On the day of the championship game, Coach Powers reveals a truth about life: for the few that compete at such an elite level, this game may be one of the only chances these boys have to win a title: “‘People who don’t play sports will never have this feeling for one day in their lives’” (228). Danny notes Powers’ delivery is like a sermon. For these boys, this court resembles the hallowed ground of a church: they spend their lives training for moments like these, working through injury and heartbreak to get here. For those participating, a game like this resembles a religious experience. For people like Coach Powers, the only thing that matters is winning. For Rasheed, winning takes on another connotation: it means he gets one step closer to pulling his family into a better life. For Lamar, this game will be just another way to confirm his own sense of superiority. For Danny, this game represents his chance to vanquish his self-doubt, proving to his father, to Coach Powers, and to himself that he can compete with any player, anywhere.
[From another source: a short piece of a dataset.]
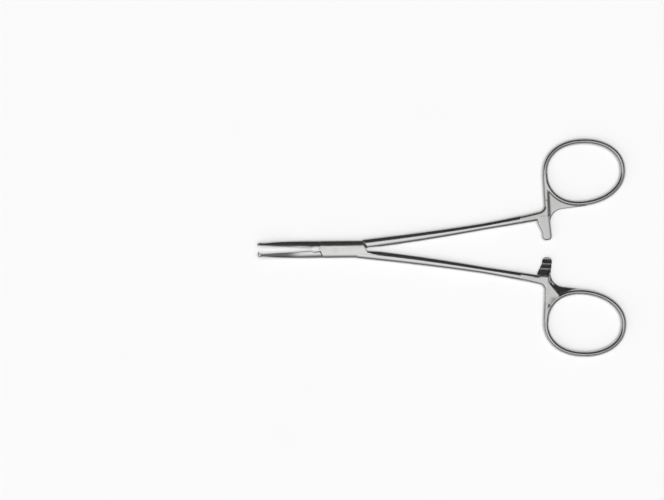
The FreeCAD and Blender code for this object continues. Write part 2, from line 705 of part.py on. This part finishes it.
def make_box_half():
    """Female half: upper jaw, box and lower handle, forged in one."""
    jaw = upper_jaw(0.5, False)
    handle = mirrored(upper_handle(True, ARM_LOWER_OVERLAP))
    body = swung(jaw, -HALF_OPENING).multiFuse([swung(handle, -HALF_OPENING), box_blank()])
    return body.cut([slot(), pin_hole(PIN_RADIUS)])


def make_through_half():
    """Male half: lower jaw and upper handle joined by the tongue, forged in one."""
    jaw = mirrored(upper_jaw(1.0, True))
    handle = upper_handle(False, ARM_UPPER_OVERLAP)
    body = swung(jaw, HALF_OPENING).fuse(swung(handle, HALF_OPENING)).cut(shoulder_cutter())
    return body.fuse(tongue()).cut(pin_hole(PIN_RADIUS + PIN_CLEARANCE))


def make_pivot_pin():
    """Rivet through both cheeks and the tongue, ground flush."""
    return Part.makeCylinder(PIN_RADIUS, BOX_THICKNESS)


os.makedirs("parts", exist_ok=True)
nodes = {
    "box_half": make_box_half(),
    "through_half": make_through_half(),
    "pivot_pin": make_pivot_pin(),
}
for name, shape in nodes.items():
    shape.exportStep("parts/" + name + ".step")
    print(name, len(shape.Solids), "solid", round(shape.Volume, 1), "mm3", shape.isValid())
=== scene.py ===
# %% [markdown]
# # Curved haemostatic forceps on a white table
#
# The instrument is forged from two bars of stainless steel. One bar opens into a flat box, the
# other passes through it as a thin tongue, and a rivet ground flush joins them. Each half then has
# a curved serrated jaw at one end and a finger ring at the other, with a ratchet arm beside it.
#
# The shapes come from the CAD model. Blender gives them smooth shading, ground steel, a table,
# soft light and the camera of a catalogue picture, straight from above. The origin lies on the
# rivet's axis at the flat underside of the box. X points to the rings, and Z points up.

# %% The frame and its tools
import math

import bpy
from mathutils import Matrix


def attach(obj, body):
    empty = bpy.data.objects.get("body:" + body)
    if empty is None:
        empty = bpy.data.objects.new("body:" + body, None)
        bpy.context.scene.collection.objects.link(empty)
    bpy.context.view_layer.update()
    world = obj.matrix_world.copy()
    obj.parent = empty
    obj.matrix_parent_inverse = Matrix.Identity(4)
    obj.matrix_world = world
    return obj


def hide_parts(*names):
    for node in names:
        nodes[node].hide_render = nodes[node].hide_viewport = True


MM = 0.001


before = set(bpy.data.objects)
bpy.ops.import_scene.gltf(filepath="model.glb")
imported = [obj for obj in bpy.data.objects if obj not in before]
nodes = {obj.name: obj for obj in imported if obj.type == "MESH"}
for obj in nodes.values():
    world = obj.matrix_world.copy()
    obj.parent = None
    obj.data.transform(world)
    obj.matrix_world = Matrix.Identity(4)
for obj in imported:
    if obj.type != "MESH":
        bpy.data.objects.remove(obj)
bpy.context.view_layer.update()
print("CAD nodes:", sorted(nodes))

# %% [markdown]
# ## Two helpers for materials
#
# A colour is easiest to compare with a picture as an sRGB hex value, but shaders count in linear
# light, so one function turns one into the other. The second function adds a shader node with its
# settings and links, which keeps each material readable as a list of steps.
#
# A Mix node has one set of sockets for each kind of data. Its colour sockets are found by number.

# %% Colour and node helpers
MIX_A = 6
MIX_B = 7
MIX_RESULT = 2


def linear(hex_value):
    """RGBA in linear light from an sRGB hex value such as 0xC8C9CA, by the standard curve."""
    channels = []
    for shift in (16, 8, 0):
        value = ((hex_value >> shift) & 255) / 255
        channels.append(value / 12.92 if value <= 0.04045 else ((value + 0.055) / 1.055) ** 2.4)
    return (*channels, 1.0)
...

The game also seems like a David and Goliath match-up, with Lamar’s team the one that’s favored to win. Josh Cameron remarks how Danny facing Lamar seems like a mismatch, except that “‘[i]t just turned out to be a mismatch the other way’” (242). Danny outsmarts Lamar because Lamar plays selfishly and lazily: he puts too much emphasis on his powerhouse shooting, and Danny easily slaps the ball away from him. Although Danny does not get the result he wants after Lamar breaks Tess’s camera, he gets it on the court, when he beats Lamar one-on-one. Danny wins because he works hard, while Lamar does not. He uses his height as an advantage when Lamar can only see Danny’s height as a handicap.